During last weeks debate on scrapping the NHS pay cap, Conservative MP Eddie Hughes said he wanted to ‘bring some context’ to the argument and went on to say that NHS staff already have a good deal when compared to hairdressers, plumbers and carpenters in his Walsall constituency.

But, Hughes has come under fire from NHS staff with nurses reiterating the issue not just about pay. The significant real-terms has also caused many nurses to turn to food banks and caused further issues with staff recruitment and retention as student nurse numbers significantly are affected.

Valerie Vaz, the Labour MP for Walsall South, said his comments ‘echoed the government’s contempt for our NHS workers’ and went on to reiterate that nurses are being forced to use food banks to make ends meet and NHS.

Speaking in Parliament, Eddie Hughes, said;

“I completely welcome the hard work that is done by NHS staff up and down the country, but please let me bring some context to the debate.

“The average income in my constituency is £440 a week, which is approximately £23,000 a year. I intend to advocate on behalf of all my constituents, not just those who work in the public sector. The average salary in my constituency is £23,000, which is about the same as a qualified nurse starts on.

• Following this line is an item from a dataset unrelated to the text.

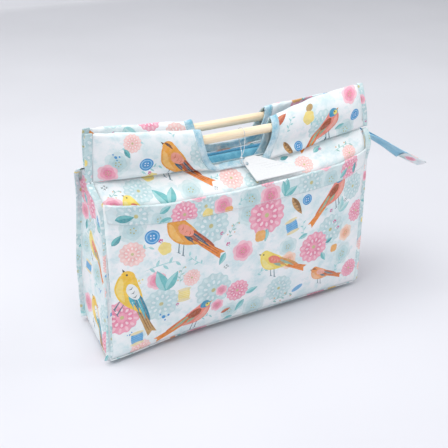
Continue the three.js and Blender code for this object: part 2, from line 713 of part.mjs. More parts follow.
function loopPoints() {
  const beside = (x, y, z) => new THREE.Vector3(x, rodY(SLEEVES.front) + y, ROD_Z + z);
  const points = [
    cardPoint(-7.2, -6, 4.4),
    cardPoint(-6.4, -2, 3),
    cardPoint(-3.8, -0.2, 2.1),
    cardPoint(-1, 0, 1.7),
    cardPoint(0.1, 0, 0),
    cardPoint(-1, 0, -1.7),
    cardPoint(-4, -0.2, -1.9),
    cardPoint(-7, -2.2, -1.2),
    cardPoint(-7.6, -8, 1.2),
    beside(0, -12.4, -21),
    beside(LOOP_X - 1.5, -9.6, -9),
  ];
  for (let k = 0; k <= LOOP_HEAD_STEPS; k++) {
    const turn = Math.PI * (1.1 - (1.3 * k) / LOOP_HEAD_STEPS);
    const reach = [LOOP_ROUND * Math.cos(turn), LOOP_ROUND * Math.sin(turn)];
    points.push(beside(LOOP_X - 0.3 * k, ...reach));
  }
  points.push(beside(LOOP_X - 3.4, 0.5, -12), beside(LOOP_X - 6, -8, -19), beside(LOOP_X - 8, -12.6, -24.5));
  points.push(cardPoint(-6.6, -9.6, 5.8));
  return points;
}

function addTag() {
  add("swing_tag", cardGeometry(), CARD);
  const points = loopPoints();
  const section = new THREE.Shape();
  section.absarc(0, 0, LOOP_RADIUS, 0, Math.PI * 2, false);
  const loop = new THREE.ExtrudeGeometry(section, {
    steps: 64,
    curveSegments: 4,
    extrudePath: new THREE.CatmullRomCurve3(points),
  });
  add("tag_loop", loop, CLEAR_NYLON);
  const lock = new THREE.SphereGeometry(LOCK_RADIUS, 10, 8);
  const middle = points[0].clone().add(points[points.length - 1]).multiplyScalar(0.5);
  lock.translate(middle.x, middle.y, middle.z);
  add("tag_lock", lock, CLEAR_NYLON);
}

addWalls();
addGussets();
addBase();
addPocket();
addSeamBindings();
addHandle("front");
addHandle("back");
addZip();
addTag();

export default bag;
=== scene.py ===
"""A fabric knitting bag with two wooden rod handles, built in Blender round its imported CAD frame."""

import math
import random

import bmesh
import bpy
import numpy as np
from mathutils import Matrix, Vector, noise
from mathutils.geometry import delaunay_2d_cdt


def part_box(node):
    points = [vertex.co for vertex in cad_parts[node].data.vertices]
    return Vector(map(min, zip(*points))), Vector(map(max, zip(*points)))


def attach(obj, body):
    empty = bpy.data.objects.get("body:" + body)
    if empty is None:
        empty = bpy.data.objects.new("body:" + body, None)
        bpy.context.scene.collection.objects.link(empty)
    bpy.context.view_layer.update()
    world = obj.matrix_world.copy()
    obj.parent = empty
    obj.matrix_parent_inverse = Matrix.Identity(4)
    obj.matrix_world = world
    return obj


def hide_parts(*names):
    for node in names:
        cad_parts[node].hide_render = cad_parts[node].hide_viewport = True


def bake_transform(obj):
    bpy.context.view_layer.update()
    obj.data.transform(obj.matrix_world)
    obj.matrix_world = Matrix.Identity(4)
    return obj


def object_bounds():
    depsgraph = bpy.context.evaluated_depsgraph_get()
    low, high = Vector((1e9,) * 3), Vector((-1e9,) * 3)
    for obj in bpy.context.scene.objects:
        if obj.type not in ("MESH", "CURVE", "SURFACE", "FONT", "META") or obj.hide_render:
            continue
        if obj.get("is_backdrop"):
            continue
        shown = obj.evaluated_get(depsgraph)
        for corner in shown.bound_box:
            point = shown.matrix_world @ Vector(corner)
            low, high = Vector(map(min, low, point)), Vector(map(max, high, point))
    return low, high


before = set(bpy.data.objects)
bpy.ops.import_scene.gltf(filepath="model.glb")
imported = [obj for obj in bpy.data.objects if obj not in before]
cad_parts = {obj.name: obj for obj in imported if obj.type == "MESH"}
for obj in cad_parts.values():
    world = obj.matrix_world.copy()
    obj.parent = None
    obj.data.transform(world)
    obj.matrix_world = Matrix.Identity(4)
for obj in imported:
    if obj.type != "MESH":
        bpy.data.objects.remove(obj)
CAD_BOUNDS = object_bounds()

# Lengths below are in millimetres, as in the CAD, and meshes are made in metres.
MM = 0.001


def cad_box(node):
    """A CAD node's lowest and highest corner, in millimetres."""
    low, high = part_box(node)
    return np.array(low) / MM, np.array(high) / MM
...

“Many workers in my constituency are employed as hairdressers, plumbers or carpenters, and what pay rise do they get? They have had to work hard every year for their pay, and when we make the comparison using other factors, such as pension schemes, we see that in order to earn the same sort of pension a plumber would need to be putting away 43 per cent of their salary. Yes, we value the public sector in this country, but the Conservatives value all the workers in this country.”

You can view Eddie Hughe’s speech here.

Mike Adams, regional director of the Royal College of Nursing in the West Midlands, said; “They deserve nothing less than fair pay. As it is, we know many nurses work over their hours without pay as a result of staying on after the scheduled end of their shift or working through their breaks to ensure patients are well cared-for”.